Embedding Amoeba Into Onboarding
Overview
- What you’ll learn: How to design an amoeba-specific onboarding program that transmits philosophy before skills, and why the first 30 days are disproportionately important to long-term cultural fit.
- Estimated reading time: 10 minutes
Introduction
The Grand Historian records: The moment a person joins an organization is the moment of maximum cultural plasticity. The new employee has no established habits, no entrenched relationships, no routines that must be disrupted. They are actively observing and forming conclusions about what the organization is, what it values, and how it operates. Every signal they receive in the first thirty days becomes part of their foundational model of the company — a model that will take years to substantially revise, if it is ever revised at all.
Most companies waste this window entirely. The typical onboarding program consists of: paperwork, a tour, introductions to colleagues, an explanation of the IT systems, and a brief session with HR about benefits. The new employee learns where the bathrooms are and how to expense a lunch. They learn nothing about the philosophy of the enterprise because the enterprise has never systematically decided to teach it. By the time the new employee has been in the company long enough to understand what the organization actually values, they have already formed their opinions — and those opinions were formed from watching daily behavior, not from any stated philosophy.
In an amoeba organization, this window is treated as the most important month of an employee’s career with the company. Morita, drawing on his experience implementing amoeba culture in manufacturing environments, describes the first 30 days as “philosophy immersion” — a structured program designed to transmit not just the mechanics of amoeba management but the beliefs that make the mechanics meaningful.
The 30-Day Onboarding Structure
- Days 1–3 (Philosophy foundation): Before any operational training, the new employee reads and discusses Inamori’s core texts with their assigned mentor. The focus is on the “why” of the enterprise — its purpose beyond profit, its view of the relationship between the company and its employees. The new employee writes a personal reflection: what resonates, what is challenging, what they commit to practicing.

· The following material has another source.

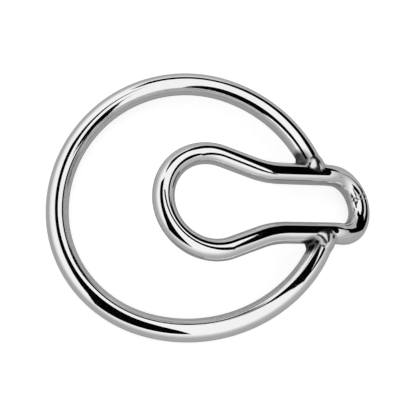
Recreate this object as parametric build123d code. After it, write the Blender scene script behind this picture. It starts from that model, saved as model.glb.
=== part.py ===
from build123d import *
from math import asin, atan2, cos, degrees, hypot, radians, sin
import os

# A rigid welded wire puzzle: an open ring whose two ends are welded to the outside of the
# legs of a closed keyhole loop. The loop's round bulb stands up inside the ring, and its neck
# passes out through the gap in the ring and bends down. All sizes are in millimetres and degrees.
#
# The model is first made in the ring's own plane: Z = 0 is the plane of the ring's centre line,
# -X is the side opposite the gap, and the neck points to +X. It is then laid down as it rests on
# a table, on the far side of the ring and on the end of the neck.

# Bars
ring_bar_diameter = 6.35
loop_bar_diameter = 6.0

# Ring, along the bar's centre line. Each stretch is an arc: its radius as a share of the ring's
# radius, and how far it turns. The last stretch of each side runs on until it meets the loop.
ring_radius = 36.5
upper_stretches = [(1.047, 51), (0.948, 64)]
upper_end_ratio = 1.123
lower_stretches = [(0.94, 68), (1.123, 62)]
lower_end_ratio = 1.025

# Keyhole loop, along the bar's centre line
bulb_radius = 13.65
leg_half_spacing = 8.6
flare_angle = 19
flare_bend_radius = 25.5
loop_offset = -2.3
loop_slope = 19.3
bulb_to_neck_bend = 34.4
neck_bend_radius = 13
neck_end_slope = 36

# Welds
bulb_to_welds = 32.5
weld_root = 2.0
weld_reach = 6.0
weld_waist = 3.1
weld_skin = 0.12  # how far a bead stands proud of the ring's bar where it starts
weld_start_slack = 0.012  # makes the first section an ellipse, as the others are
weld_waist_growth = 1.2
weld_waist_lean = 0.35
weld_foot_length = 11.8
weld_foot_lean = 0.8
weld_foot_height = 5.5
closing_weld_position = 72
closing_weld_length = 1.4
closing_weld_crown = 0.06

ring_bar_radius = ring_bar_diameter / 2
loop_bar_radius = loop_bar_diameter / 2
quarter_turn = 90


# Ring

def turn_to_height(start, heading, radius, side, height):
    """How far an arc turns before its centre line reaches this Y."""
    centre = start + heading.rotate(Axis.Z, -side * quarter_turn) * radius
    start_angle = atan2(start.Y - centre.Y, start.X - centre.X)
    end_angle = asin((height - centre.Y) / radius)
    return degrees(side * (start_angle - end_angle))


def ring_side(side, stretches, end_ratio, height):
    """Arcs from the far side of the ring to one end: side 1 is upper, -1 is lower."""
    point = Vector(-ring_radius, 0)
    heading = Vector(0, side)
    arcs = []
    for ratio, turn in stretches:
        arcs.append(JernArc(point, heading, ratio * ring_radius, -side * turn))
        point = arcs[-1] @ 1
        heading = arcs[-1] % 1
    end_radius = end_ratio * ring_radius
    turn = turn_to_height(point, heading, end_radius, side, height)
    arcs.append(JernArc(point, heading, end_radius, -side * turn))
    return arcs


def swept_bar(edges, radius):
    path = Wire(edges)
    section = Plane(origin=path @ 0, z_dir=path % 0) * Circle(radius)
    bar = sweep(section, path=path)
    print("  bar", round(path.length, 2), "mm long, volume over section times length",
          round(bar.volume / (path.length * Circle(radius).area), 5))
    return bar


upper_leg_y = loop_offset + leg_half_spacing
lower_leg_y = loop_offset - leg_half_spacing
upper_arcs = ring_side(1, upper_stretches, upper_end_ratio, upper_leg_y + weld_root)
lower_arcs = ring_side(-1, lower_stretches, lower_end_ratio, lower_leg_y - weld_root)

# Where the ring's centre line, run on, crosses the axis of each leg, and its direction there
upper_run = ring_side(1, upper_stretches, upper_end_ratio, upper_leg_y)[-1]
lower_run = ring_side(-1, lower_stretches, lower_end_ratio, lower_leg_y)[-1]
weld_x = ((upper_run @ 1).X + (lower_run @ 1).X) / 2


# Keyhole loop, drawn in its own plane: u runs from the bulb's centre to the neck, v across it

loop_plane = Plane(
    origin=(weld_x - bulb_to_welds * cos(radians(loop_slope)), loop_offset,
            bulb_to_welds * sin(radians(loop_slope))),
    x_dir=(cos(radians(loop_slope)), 0, -sin(radians(loop_slope))),
    z_dir=(sin(radians(loop_slope)), 0, cos(radians(loop_slope))),
)
neck_turn = neck_end_slope - loop_slope


def flared_leg(side):
    """One side of the flat loop: the straight flare, the bend at its foot and the leg."""
    tangent_angle = quarter_turn - flare_angle
    start = Vector(bulb_radius, 0).rotate(Axis.Z, side * tangent_angle)
    heading = Vector(1, 0).rotate(Axis.Z, -side * flare_angle)
    drop = abs(start.Y) - leg_half_spacing - flare_bend_radius * (1 - cos(radians(flare_angle)))
    flare = Line(start, start + heading * (drop / sin(radians(flare_angle))))
    bend = JernArc(flare @ 1, heading, flare_bend_radius, side * flare_angle)
    leg = Line(bend @ 1, (bulb_to_neck_bend, side * leg_half_spacing))
    return [flare, bend, leg]


def neck_bend(side):
    """The downward bend of one leg, in the upright plane of that leg."""
    upright = Plane(origin=(bulb_to_neck_bend, side * leg_half_spacing, 0),
                    x_dir=(1, 0, 0), z_dir=(0, -1, 0))
    return upright * JernArc((0, 0), (1, 0), neck_bend_radius, -neck_turn)


def neck_arc(first, last):
    """Part of the round end of the neck, by angle from the upper leg."""
    down = radians(neck_turn)
    origin = (bulb_to_neck_bend + neck_bend_radius * sin(down), 0,
              -neck_bend_radius * (1 - cos(down)))
    end_plane = Plane(origin=origin, x_dir=(cos(down), 0, -sin(down)), z_dir=(sin(down), 0, cos(down)))
    return end_plane * CenterArc((0, 0), leg_half_spacing, quarter_turn - first, first - last)


half_turn = 2 * quarter_turn
closing_weld_half_angle = degrees(closing_weld_length / 2 / leg_half_spacing)
weld_first = closing_weld_position - closing_weld_half_angle
weld_last = closing_weld_position + closing_weld_half_angle
bulb_angle = quarter_turn - flare_angle
bulb = CenterArc((0, 0), bulb_radius, bulb_angle, 2 * (half_turn - bulb_angle))

loop_edges = [neck_arc(0, weld_first), neck_bend(1)]
loop_edges += flared_leg(1)[::-1] + [bulb] + flared_leg(-1)
loop_edges += [neck_bend(-1), neck_arc(weld_last, half_turn)]
loop_edges = [loop_plane * edge for edge in loop_edges]
closing_edge = loop_plane * neck_arc(weld_first, weld_last)

keyhole_loop_bar = swept_bar(loop_edges, loop_bar_radius)
loop_closing_weld = swept_bar([closing_edge], loop_bar_radius + closing_weld_crown)
ring_bar = swept_bar(upper_arcs[::-1] + lower_arcs, ring_bar_radius) - keyhole_loop_bar


# Weld beads: collars that start a little proud of the ring's bar and spread out along the leg,
# leaning into the sharper corner, on the bulb's side

def weld_bead(run):
    def section(back, length, height, lean):
        place = 1 - back / run.length
        toward_leg = run % place
        across = loop_plane.x_dir - toward_leg * loop_plane.x_dir.dot(toward_leg)
        along_leg = across.normalized()
        plane = Plane(origin=run @ place - along_leg * lean, x_dir=along_leg, z_dir=toward_leg)
        return plane * Ellipse(length / 2, height / 2)

    start = ring_bar_diameter + 2 * weld_skin
    collar = loft([
        section(weld_reach, start + weld_start_slack, start, 0),
        section(weld_waist, ring_bar_diameter * weld_waist_growth, start, weld_waist_lean),
        section(0, weld_foot_length, weld_foot_height, weld_foot_lean),
    ])
    return collar - ring_bar - keyhole_loop_bar


upper_weld_bead = weld_bead(upper_run)
lower_weld_bead = weld_bead(lower_run)


# Laying the part down: the far side of the ring and the end of the neck touch the table

neck_end = (loop_plane * neck_arc(0, half_turn)) @ 0.5
reach = neck_end.X + ring_radius
lift = asin((loop_bar_radius - ring_bar_radius) / hypot(reach, neck_end.Z)) - atan2(neck_end.Z, reach)

parts = {
    "ring_bar": ring_bar,
    "keyhole_loop_bar": keyhole_loop_bar,
    "upper_weld_bead": upper_weld_bead,
    "lower_weld_bead": lower_weld_bead,
    "loop_closing_weld": loop_closing_weld,
}
resting = {name: Rot(Y=-degrees(lift)) * shape for name, shape in parts.items()}
box = Compound(list(resting.values())).bounding_box()
to_origin = Pos(-box.center().X, -box.center().Y, -box.min.Z)

os.makedirs("parts", exist_ok=True)
for name, shape in resting.items():
    export_step(to_origin * shape, f"parts/{name}.step")
print("overall", [round(size, 2) for size in box.size], "lift", round(degrees(lift), 2))
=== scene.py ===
import bpy
from math import asin, atan2, cos, degrees, hypot, pi, radians, sin
from mathutils import Matrix, Vector


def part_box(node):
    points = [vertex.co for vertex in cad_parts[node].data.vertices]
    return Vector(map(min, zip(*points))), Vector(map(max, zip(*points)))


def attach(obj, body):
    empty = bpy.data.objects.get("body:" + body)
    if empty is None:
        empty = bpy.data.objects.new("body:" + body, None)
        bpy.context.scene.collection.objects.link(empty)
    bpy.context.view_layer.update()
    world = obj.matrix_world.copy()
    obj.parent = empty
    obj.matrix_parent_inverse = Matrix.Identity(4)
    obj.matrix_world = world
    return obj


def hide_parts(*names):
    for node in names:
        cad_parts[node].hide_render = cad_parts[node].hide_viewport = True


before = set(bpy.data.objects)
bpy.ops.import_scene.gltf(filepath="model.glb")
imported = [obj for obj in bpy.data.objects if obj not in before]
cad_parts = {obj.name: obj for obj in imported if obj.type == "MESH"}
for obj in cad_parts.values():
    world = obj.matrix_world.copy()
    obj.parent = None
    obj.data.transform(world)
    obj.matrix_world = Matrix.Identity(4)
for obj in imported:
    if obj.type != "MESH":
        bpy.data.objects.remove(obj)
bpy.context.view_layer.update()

print("cad frame loaded")

mm = 0.001
quarter = 90
pickSlack = 1.001  # how much wider than a bar its end is picked

# Both bars are described in the ring's own plane, in millimetres and degrees, and laid down at the end.
ring = {
    "barRadius": 3.175,
    "radius": 36.5,
    "upperStretches": [(1.047, 51), (0.948, 64)],  # share of the ring's radius, turn
    "upperEnd": 1.123,
    "lowerStretches": [(0.94, 68), (1.123, 62)],
    "lowerEnd": 1.025,
    "root": 2.0,  # how far the bar stops short of a leg's axis
    "sides": 96,
    "step": 1.5,  # turn between two rings of points
}
loop = {
    "barRadius": 3.0,
    "bulbRadius": 13.65,
    "legHalfSpacing": 8.6,
    "flareAngle": 19,
    "flareBendRadius": 25.5,
    "offset": -2.3,
    "slope": 19.3,
    "bulbToNeckBend": 34.4,
    "neckBendRadius": 13,
    "neckEndSlope": 36,
    "bulbToWelds": 32.5,
    "sides": 96,
    "step": 2,
    "straightStep": 1.0,
}


# A bar starts as a circle of points, and the steps below draw out what is selected in edit mode.
def startBar(name, radius, sides, place, turn):
    bpy.ops.object.select_all(action="DESELECT")
    bpy.ops.mesh.primitive_circle_add(vertices=sides, radius=radius * mm,
                                      location=Vector(place) * mm, rotation=turn)
    bar = bpy.context.object
    bar.name = bar.data.name = name
    bpy.ops.object.transform_apply(location=True, rotation=True, scale=True)
    bpy.ops.object.mode_set(mode="EDIT")
    bpy.ops.mesh.select_all(action="SELECT")
    return bar


def drawRound(centre, axis, turn, steps):
    # spin counts its angle the other way round from the right-hand rule
    bpy.ops.mesh.spin(steps=steps, angle=-radians(turn), center=Vector(centre) * mm, axis=axis)


def bendRound(centre, axis, turn, step):
    drawRound(centre, axis, turn, max(2, round(abs(turn) / step)))


def drawOut(heading, length, step):
    steps = max(1, round(length / step))
    for _ in range(steps):
        move = Vector(heading) * (length / steps * mm)
        bpy.ops.mesh.extrude_region_move(TRANSFORM_OT_translate={"value": move})


def selectNear(bar, place, reach):
    bpy.ops.mesh.select_all(action="DESELECT")
    bpy.ops.object.mode_set(mode="OBJECT")
    for point in bar.data.vertices:
        point.select = (point.co - Vector(place) * mm).length < reach * mm
    bpy.ops.object.mode_set(mode="EDIT")


def finishBar(bar):
    bpy.ops.mesh.select_all(action="SELECT")
    bpy.ops.mesh.normals_make_consistent(inside=False)
    bpy.ops.object.mode_set(mode="OBJECT")
    bpy.ops.object.shade_smooth()


def laid(bar, place):
    bar.matrix_world = place
    bpy.ops.object.select_all(action="DESELECT")
    bar.select_set(True)
    bpy.context.view_layer.objects.active = bar
    bpy.ops.object.transform_apply(location=True, rotation=True, scale=True)
    return bar


# The arcs run from the far side of the ring to one end; side 1 is upper, -1 lower.
def ringArcs(side, stretches, endShare, height):
    point = Vector((-ring["radius"], 0, 0))
    heading = Vector((0, side, 0))
    arcs = []
    for share, turn in stretches + [(endShare, None)]:
        radius = share * ring["radius"]
        inward = Vector((side * heading.y, -side * heading.x, 0))
        centre = point + inward * radius
        if turn is None:
            start = atan2(point.y - centre.y, point.x - centre.x)
            turn = degrees(side * (start - asin((height - centre.y) / radius)))
        swing = Matrix.Rotation(-side * radians(turn), 3, "Z")
        point = centre + swing @ (point - centre)
        heading = swing @ heading
        arcs.append((centre, -side * turn))
    return arcs, point, heading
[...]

- Days 4–10 (Observation): The new employee observes their amoeba unit’s daily and weekly rituals without participating in operational responsibilities. They attend philosophy meetings, morning stand-ups, and the weekly review as a witness. They have a daily 15-minute debrief with their mentor: what did you observe, what questions do you have, how does what you see connect to what you read?
- Days 11–20 (Guided participation): The new employee begins participating in rituals. They are given a small, bounded operational responsibility within the amoeba unit — one they can succeed at quickly to build confidence. Their mentor introduces them to the unit time profit concept as it applies specifically to their role.
- Days 21–30 (Integration): The new employee is fully integrated into the unit’s operations. They conduct their first personal performance self-assessment. They attend their first monthly philosophy review. Their mentor facilitates a 30-day reflection conversation: what is working, what is still unclear, what support do you need?
The Role of Fire and Wood People in Onboarding
Mentors for new employees should be selected from the “fire” and “wood” categories (Inamori’s three types of people — see Module 7). Fire people transmit energy and commitment naturally. Wood people model steady, consistent contribution. “Water people” — those with low motivation or cultural fit — should never be assigned as mentors. A new employee mentored by a water person will learn water behaviors.
Key Takeaways
- The first 30 days are the moment of maximum cultural plasticity. Do not waste them on paperwork and IT setup.
- Onboarding in amoeba organizations follows: philosophy foundation → observation → guided participation → integration.
- Mentors must be fire or wood people. Water person mentors transmit water culture.
- The new employee writes reflections and conducts self-assessments from the beginning — normalizing self-directed accountability.
繁體中文
【本宗心法第十卷 — 文化即水,潤物無聲 · 第五課】
入職前30天是文化可塑性最高的時刻。阿米巴入職結構:第1–3天(哲學基礎):閱讀稻盛文本、撰寫個人反思;第4–10天(觀察):以見證者身份旁觀所有儀式,每日與導師復盤;第11–20天(引導參與):開始參與儀式,承擔有界限的小型責任;第21–30天(整合):全面融入,完成首次自我評估。導師必須為「火型人」或「木型人」——絕不可由「水型人」擔任,否則將複製水型文化。
日本語
【第十之巻 · 第五課】
入社後30日間は文化的可塑性が最も高い時期である。アメーバのオンボーディング構造:1〜3日目(哲学的基礎):稲盛テキストを読み、個人的な振り返りを書く;4〜10日目(観察):全儀式を傍観者として見学、毎日メンターとデブリーフィング;11〜20日目(guided参加):儀式に参加し、小さな責任を担う;21〜30日目(統合):完全に統合、初の自己評価を実施。メンターは必ず「火型」か「木型」の人を選べ。水型メンターは水型文化を伝染させる。